The Ministry also announced that inflation increased by 4,2 percent in February, due to higher prices of food, tobacco and electricity.

Investments halved, exports fell by a quarter

Net foreign direct investments in the first two months of this year were 57 percent less than in the same period last year, preliminary data from the Ministry of Finance showed. They said that the foreign trade exchange in the first two months amounted to 257,5 million euros, which is 5,5 percent less than in the comparative period.

"The decrease in total trade is the result of a sharp annual drop in exports of 26,1 percent and a slight increase in imports of 1,5 percent," according to the publication Monthly Macroeconomic Indicators, prepared by the Ministry.

They added that in the first two months, goods worth 51,2 million euros were exported, while imports amounted to 206,3 million.
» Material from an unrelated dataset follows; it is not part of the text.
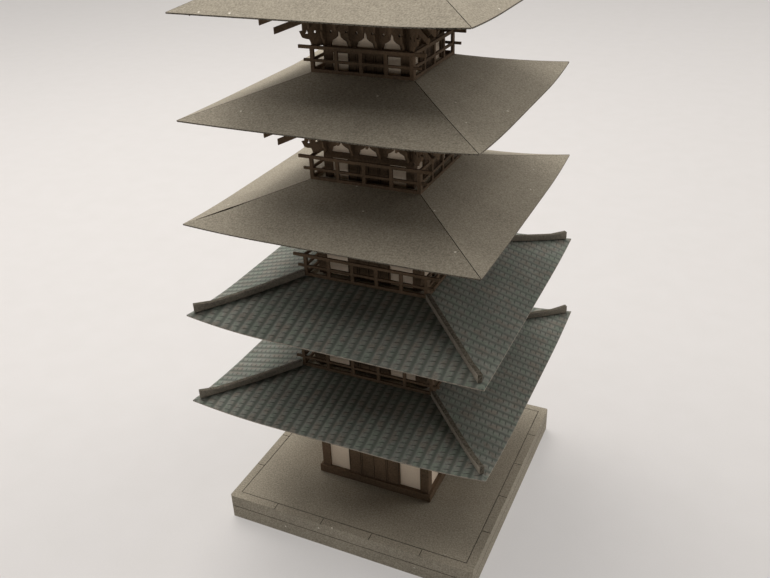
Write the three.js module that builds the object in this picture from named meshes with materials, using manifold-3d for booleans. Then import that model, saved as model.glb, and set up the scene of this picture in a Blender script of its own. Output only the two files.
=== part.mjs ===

The weaker export is a consequence of the decline in the export of non-ferrous metals, due to social and other pressures in the Podgorica Aluminum Plant (KAP). The coverage of imports by exports amounted to 24,8 percent, which is less than in the same period last year when it amounted to 34 percent.

The Ministry announced that non-ferrous metals accounted for 50,7 percent of total exports, and iron and steel for 7,6 percent. Mineral fuels and lubricants accounted for the largest share of imports at 27,6 percent, oil and its derivatives at 14 percent, and electricity at 12,8 percent.